Even though it appears that nothing is clicked in the second action, the test is marked as 'passed'.

Unfortunately, I am not receiving any debug output anywhere, even though I have set debug to true in the options.

Edit: Here another run - both commands doing the expected:

...
  await ai(
    "Click in table on plus icon button of entry with next date",
    { page: freeSlotCountPage, test },
    options
  );

  await ai(
    "click in grid on plus icon button of location alfa",
    { page: freeSlotCountPage, test },
    options
  );
...

c

> ws send: {"type":"task-start","packageVersion":"v0.1.5","taskId":"018c8093-d19b-7f54-afe9-b0b4ccafc0d1","task":"Click in table on plus icon button of entry with next date","snapshot":{"dom":"{\"documents\":[{\"documentURL\":0,\"title\":1,\"baseURL\":0,\"conte
< ws recv: {"type":"command-request","taskId":"018c8093-d19b-7f54-afe9-b0b4ccafc0d1","index":0,"name":"clickElement","arguments":{"id":"621"}}
> ws send: {"type":"command-response","packageVersion":"v0.1.5","taskId":"018c8093-d19b-7f54-afe9-b0b4ccafc0d1","index":0,"result":"null"}
< ws recv: {"type":"task-complete","taskId":"018c8093-d19b-7f54-afe9-b0b4ccafc0d1","model":"gpt-3.5-turbo","wasSuccessful":true,"result":{"actions":["Click"]}}
> ws send: {"type":"task-start","packageVersion":"v0.1.5","taskId":"018c8093-e530-7a74-af74-1323bf018403","task":"click in grid on plus icon button of location alfa","snapshot":{"dom":"{\"documents\":[{\"documentURL\":0,\"title\":1,\"baseURL\":0,\"contentLangua
< ws recv: {"type":"command-request","taskId":"018c8093-e530-7a74-af74-1323bf018403","index":1,"name":"clickElement","arguments":{"id":"638"}}
> ws send: {"type":"command-response","packageVersion":"v0.1.5","taskId":"018c8093-e530-7a74-af74-1323bf018403","index":1,"result":"null"}
< ws recv: {"type":"task-complete","taskId":"018c8093-e530-7a74-af74-1323bf018403","model":"gpt-3.5-turbo","wasSuccessful":true,"result":{"actions":["Click"]}}

Hey @SmartALB - thanks for opening an issue here.
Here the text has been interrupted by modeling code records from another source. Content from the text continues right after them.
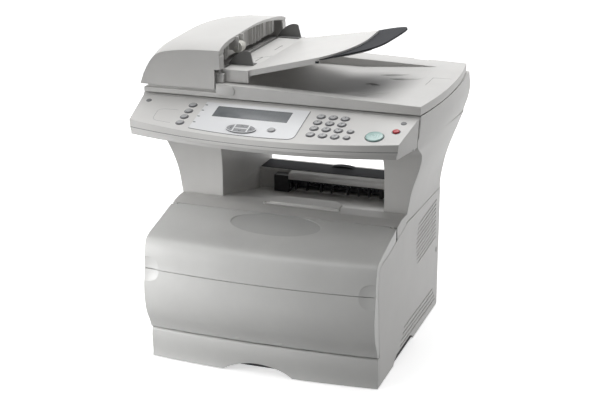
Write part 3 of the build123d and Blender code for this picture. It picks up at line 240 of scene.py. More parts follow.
def liquidCrystal(name, values):
    # blank display: upright cell lines, paler towards the right as a painted sheen, with a slight
    # haze
    finish = Finish(bpy.data.materials.new(name))
    across = finish.axis("X")
    cells = (across + 1) * (1 / (values["cell"] * mm))
    cell = finish.node("ShaderNodeMath", {"operation": "FRACT"}, {0: cells})
    line = (cell > values["lineFrom"]) * values["lineShare"]
    share = ((across - values["start"] * mm) * (1 / (values["width"] * mm))).clipped()
    haze = finish.noise(30, 3, (1, 2, 2))
    # the left to right blend is a painted sheen
    base = finish.blend(share, values["left"], values["right"])
    base = finish.blend((haze - 0.4).clipped() * 0.8, base, values["haze"])
    base = finish.blend(line, base, values["line"])
    return finish.surface({
        "Base Color": base, "Roughness": 0.16 + haze * 0.1,
        "Coat Weight": 0.6, "Coat Roughness": 0.05})


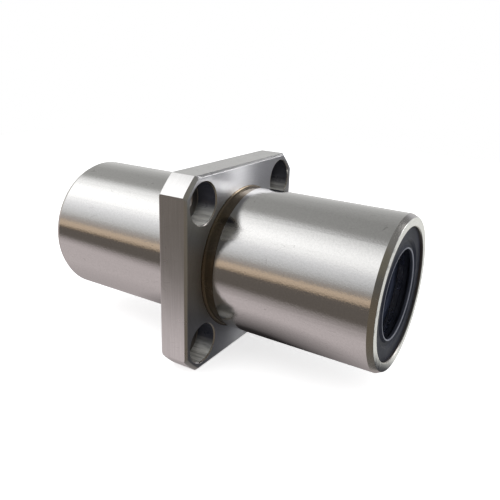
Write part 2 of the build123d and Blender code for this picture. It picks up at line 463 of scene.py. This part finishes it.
scratchLook = {
    # Scratches are the edges of long, bent cells, in the spots where a slow noise is high
    "wander": (0.25, 1.0, 0.5),
    "wanderBy": (3.0, 3.0, 3.0),
    "turn": (0.4, 0.9, 0.6),  # radians
    "stretch": (0.12, 1.0, 1.0),
    "cells": 0.55,
    "width": 0.012,
    "where": (0.45, 1.0, 0.5),
    "whereSeen": (0.58, 0.66),
    "tone": (0.3, 0.29, 0.28, 1.0),
    "strength": 0.5,
    "rough": 0.15,
}

steelLook = {
    # way: a row of toolWays. rough and vary: roughness and how much it varies. bump and pits:
    # heights in mm of the tool lines and of fine pits. stretch: anisotropy. grain and lines: how
    # much they darken the colour. metal: metallic, where it isn't 1.
    "ground": {
        "way": "axis", "color": (0.66, 0.655, 0.645), "rough": 0.10, "vary": 0.012,
        "bump": 0.0001, "pits": 0.012, "stretch": 0.5, "grain": 0.12, "lines": 0.03,
    },
    "turned": {
        "way": "outwards", "color": (0.62, 0.62, 0.63), "rough": 0.34, "vary": 0.02,
        "bump": 0.0002, "stretch": 0.9, "grain": 0.06, "lines": 0.10,
    },
    "milled": {
        "way": "sideways", "color": (0.78, 0.775, 0.77), "rough": 0.3, "vary": 0.03,
        "bump": 0.0010, "stretch": 0.6, "grain": 0.06, "lines": 0.16,
    },
    "chamfer": {
        "way": "outwards", "color": (0.66, 0.64, 0.60), "rough": 0.24, "vary": 0.03,
        "bump": 0.0004, "stretch": 0.6, "grain": 0.06, "lines": 0.06,
    },
    "bore": {
        "way": "axis", "color": (0.30, 0.28, 0.26), "rough": 0.32, "vary": 0.04,
        "bump": 0.001, "stretch": 0.5, "grain": 0.1, "lines": 0.1,
    },
    "groove": {
        "way": "axis", "color": (0.25, 0.205, 0.15), "rough": 0.24, "vary": 0.06,
        "bump": 0.001, "stretch": 0.7, "grain": 0.3, "lines": 0.2,
    },
    # Painted light and shade: the wall that faces down and to the camera's side is painted a dark
    # shade colour, and the wall that faces up and away is painted bright, by the way each wall
    # faces
    "hole": {
        "way": "hole", "color": (1.0, 0.99, 0.94), "rough": 0.30, "vary": 0.04,
        "bump": 0.004, "stretch": 0.9, "grain": 0.1, "lines": 0.62, "metal": 0.2,
        "shade": (0.035, 0.037, 0.05, 1.0), "lightFrom": (0.0, 0.85, 0.5),
        "lightSeen": (-0.72, 0.12),
    },
    "rim": {
        "way": "outwards", "color": (0.74, 0.74, 0.73), "rough": 0.24, "vary": 0.03,
        "bump": 0.0004, "stretch": 0.3, "grain": 0.06, "lines": 0.1,
    },
    "spring": {
        "way": "outwards", "color": (0.38, 0.39, 0.44), "rough": 0.28, "vary": 0.06,
        "bump": 0.0008, "stretch": 0.5, "grain": 0.1, "lines": 0.1,
    },
}


def startMaterial(name):
    material, tree = startTree(name)
    shader = tree.add("ShaderNodeBsdfPrincipled")
    tree.add("ShaderNodeOutputMaterial", {"Surface": shader.outputs[0]})
    return material, tree, shader


def startGroup(name, kind, inputs, outputs):
    # inputs and outputs give each socket's name and kind
    group = bpy.data.node_groups.new(name, kind)
    for way, sockets in (("INPUT", inputs), ("OUTPUT", outputs)):
        for label, socketKind in sockets.items():
            group.interface.new_socket(
                name=label, in_out=way, socket_type="NodeSocket" + socketKind)
    tree = Tree(group)
    given, result = tree.add("NodeGroupInput").outputs, tree.add("NodeGroupOutput").inputs
    return group, tree, given, result


def surfacePlace(tree):
    place = tree.add("ShaderNodeTexCoord").outputs["Object"]
    inMm = {0: place, "Scale": 1 / mm}
    return tree.add("ShaderNodeVectorMath", inMm, operation="SCALE").outputs[0]


def surfaceMeasures(tree, place):
    # The three coordinates, and the distance from the bore axis
    axes = tree.add("ShaderNodeSeparateXYZ", {0: place}).outputs
    measures = {axis: axes[axis] for axis in "XYZ"}
    squares = tree.math("ADD", tree.times(axes["Y"], axes["Y"]), tree.times(axes["Z"], axes["Z"]))
    measures["reach"] = tree.math("SQRT", squares)
    return measures


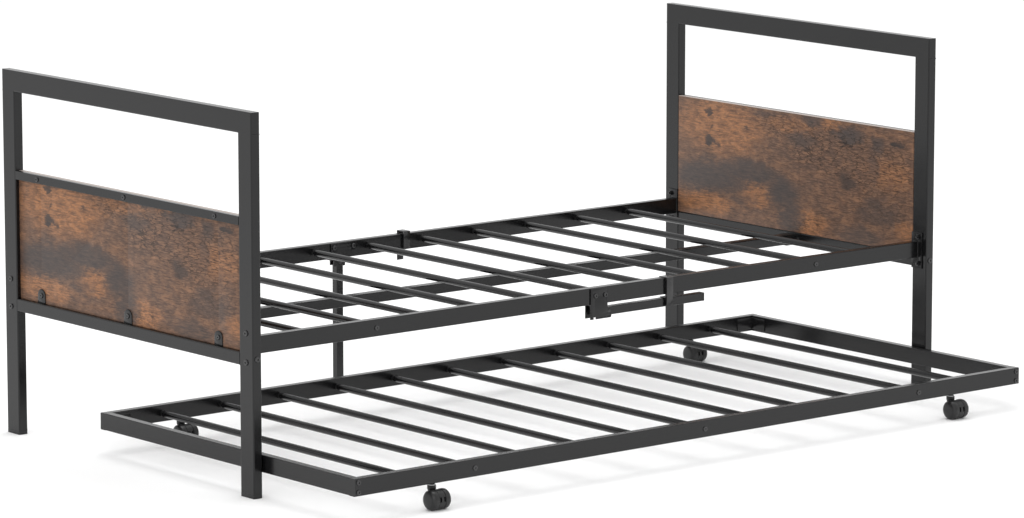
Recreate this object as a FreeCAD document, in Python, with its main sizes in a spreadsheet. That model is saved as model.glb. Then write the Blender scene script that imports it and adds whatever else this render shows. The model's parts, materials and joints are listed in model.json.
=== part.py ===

You can think of the AI here as acting like a skilled manual tester. Consequentlly, a good prompt to ZeroStep is an instruction that you could give to a handful of skilled manual testers, and each of them would take the same action. A few of your prompts don't meet that bar, IMO:

Click in table on plus icon button of lowest entry

Since this is a list of dates, I am unsure of what "lowest entry" means. Does it mean the earliest date? (That's what the AI clicks on). Does it mean the last date in the table? (I assume that's what you expected the AI to click on). I don't think you'd have consensus if you asked a few skilled testers what they were supposed to do with this prompt.

Click in table on plus icon button of displayed location

The AI is likely confused by what "displayed location" means. It seems to infer some specific location on the page. Can you refer to that explicitly like you did in your last example, "click in grid on plus icon button of location alfa". A prompt like "In the table, click the plus icon for the location that's displayed beneath the first date" might yield better results, since it would be clearer to a manual tester what exact action you want performed.

Click in table on plus icon button of entry with next date

The AI doesn't have any context on what previous actions were performed, so referring to the "next date" is likely what's confusing it. I would try to be more explicit here.

click in grid on plus icon button of location alfa

I would expect the AI to know what to do for this one, but again I think the phrasing here could be improved. "In the grid, click on the plus icon for the location 'Alfa'" should yield better results.

Please try incorporating these improvements into your prompts and let us know how it goes!